In your young career, what would you say has been your most memorable experience?
Although it’s only been three years, I have been blessed with many incredible and memorable experiences. For me though, the most memorable was my debut as Odette/Odile in the full-length Swan Lake. It was like the opening of a new chapter for me. It was a tremendous challenge to dance that ballet at just 20 years old, but it is a performance that lingers in my mind as a reminder of resilience and courage.
What do you think ballet teaches young women about female empowerment?
Ballet has taught me a lot about myself and what it means to be empowered, most of which I learned in lessons offstage. Being empowered, for me, isn’t even about gender. I believe everyone should live an empowered life. My personal breakthrough came when I finally realized I was no longer willing to base my happiness or unhappiness on the actions of others, or circumstances I was in.
Empowered meant that I couldn’t control what happened to me, but I always had the power to choose how I let it affect me. I became entirely responsible for my actions, decisions, life choices, and consequences. I could no longer blame anyone for my unhappiness or discontent nor could I give my power away and rely on others to make me happy. Being empowered is a process, one that is challenging me everyday. But moment to moment, I try to choose joy in every condition and remember I am creating my best life with my own hands.
Do you have any advice for aspiring ballerinas?
It’s not what you do, it’s who you become that counts. It’s normal to get discouraged or lose faith. It’s normal to not feel good enough, (I feel that most days, too!) and to compare yourself to lives projected on social media.

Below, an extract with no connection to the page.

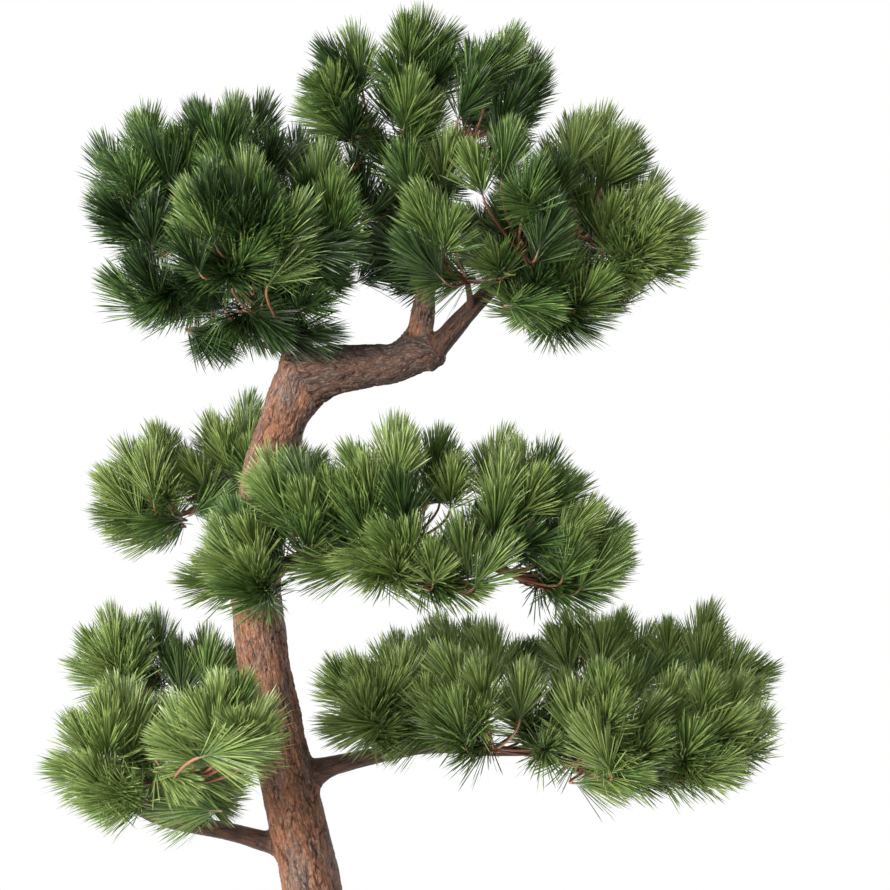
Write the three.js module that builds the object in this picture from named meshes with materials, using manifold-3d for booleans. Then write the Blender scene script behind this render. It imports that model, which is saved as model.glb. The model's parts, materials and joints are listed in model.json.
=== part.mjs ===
// An artificial pine, cloud-pruned in the bonsai style: a leaning bark trunk with a root flare, painted
// boughs, and shelves of needle foliage, each shelf made of several uneven masses.
// Millimetres, +Z up, +X to the right, +Y to the back. The origin is the middle of the flat cut under
// the trunk, at ground level.
import * as THREE from 'three';
import { mergeVertices } from 'three/addons/utils/BufferGeometryUtils.js';
import Module from 'manifold-3d';

const wasm = await Module();
wasm.setup();

// ---------------------------------------------------------------------------------------------------
// Driving dimensions

// Clearance left between two pieces that meet.
const GAP = 0.3;

const BARK = { color: 0x6f5548, roughness: 0.85, metalness: 0 };
const BOUGH = { color: 0x5e4639, roughness: 0.6, metalness: 0 };
const NEEDLES = { color: 0x44572f, roughness: 0.7, metalness: 0 };

// How finely the trunk and the limbs are faceted.
const TRUNK_SIDES = 14;
const TRUNK_STEP = 66;
const LIMB_SIDES = 8;
const LIMB_STEP = 68;

// The size of a cutting block, larger than the whole tree.
const BLOCK = 3000;

// Corners nearer than this are one corner.
const WELD = 0.001;

// The trunk: its middle line from below the ground cut up to the fork, with its thickness.
const TRUNK_LINE = [
  [14, 0, -60], [0, 0, 0], [-66, -8, 440], [-150, -14, 820], [-180, -8, 1070],
  [-160, 0, 1270], [-122, 2, 1390], [-92, 2, 1480],
];
const TRUNK_FOOT_RADIUS = 61;
const TRUNK_WAIST_RADIUS = 45;
const TRUNK_WAIST_HEIGHT = 1300;
const FLARE = 27;
const FLARE_HEIGHT = 95;
const FLARE_LOBES = 5;
const FLARE_LOBE_DEPTH = 0.5;

// The limbs. Each starts inside the limb that carries it and runs along its middle line. The radius
// goes from the first value to the last. The collar is the extra thickness at its root, and the reach
// is how far the collar runs out along the limb.
const LIMBS = {
  stem_left: {
    line: [[-104, 2, 1440], [-93, 8, 1515], [-112, 14, 1580], [-136, 20, 1660], [-168, 22, 1750],
      [-205, 14, 1830]],
    radius: [35, 12],
    collar: 5,
    reach: 60,
  },
  limb_right: {
    line: [[-112, 0, 1446], [-52, -5, 1476], [16, -8, 1485], [104, -14, 1494], [150, -18, 1506],
      [174, -19, 1522]],
    radius: [46, 36],
    collar: 18,
    reach: 75,
    finish: BARK,
  },
  leader_centre: {
    line: [[138, -14, 1500], [150, 0, 1570], [160, 14, 1650], [166, 30, 1760], [172, 36, 1880],
      [160, 30, 1980]],
    radius: [21, 9],
    collar: 14,
    reach: 60,
  },
  leader_right: {
    line: [[140, -18, 1486], [192, -24, 1534], [264, -38, 1616], [334, -50, 1676], [400, -56, 1718]],
    radius: [23, 12],
    collar: 7,
    reach: 60,
  },
  bough_low_right: {
    line: [[-120, 0, 655], [-62, -6, 680], [26, -12, 704], [112, -18, 722], [180, -24, 733],
      [268, -40, 727], [350, -66, 728], [424, -96, 744]],
    radius: [21, 8],
    collar: 16,
    reach: 46,
  },
  bough_low_left: {
    line: [[-92, 0, 516], [-150, -12, 536], [-200, -28, 556], [-262, -58, 576], [-338, -104, 600],
      [-400, -160, 644], [-424, -200, 700]],
    radius: [21, 12],
    collar: 9,
    reach: 44,
  },
  bough_mid_front: {
    line: [[-178, 0, 1050], [-140, -62, 1086], [-70, -112, 1112], [20, -150, 1132], [110, -176, 1160]],
    radius: [19, 11],
    collar: 9,
    reach: 44,
  },
  bough_mid_back: {
    line: [[-176, 0, 1090], [-206, 68, 1130], [-244, 132, 1166], [-276, 190, 1210], [-300, 226, 1252]],
    radius: [18, 10],
    collar: 9,
    reach: 44,
  },
};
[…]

My advice is to always focus on the love dancing brings you, it puts everything in perspective.
If it brings you love, share it and let nothing stop you from forging your dreams. Dreams don’t come true by coincidence. The magic happens in little moments everyday when you wake up and just decide that today, no matter what arises, you will continue to do what you love with grace, humility, and unwavering courage.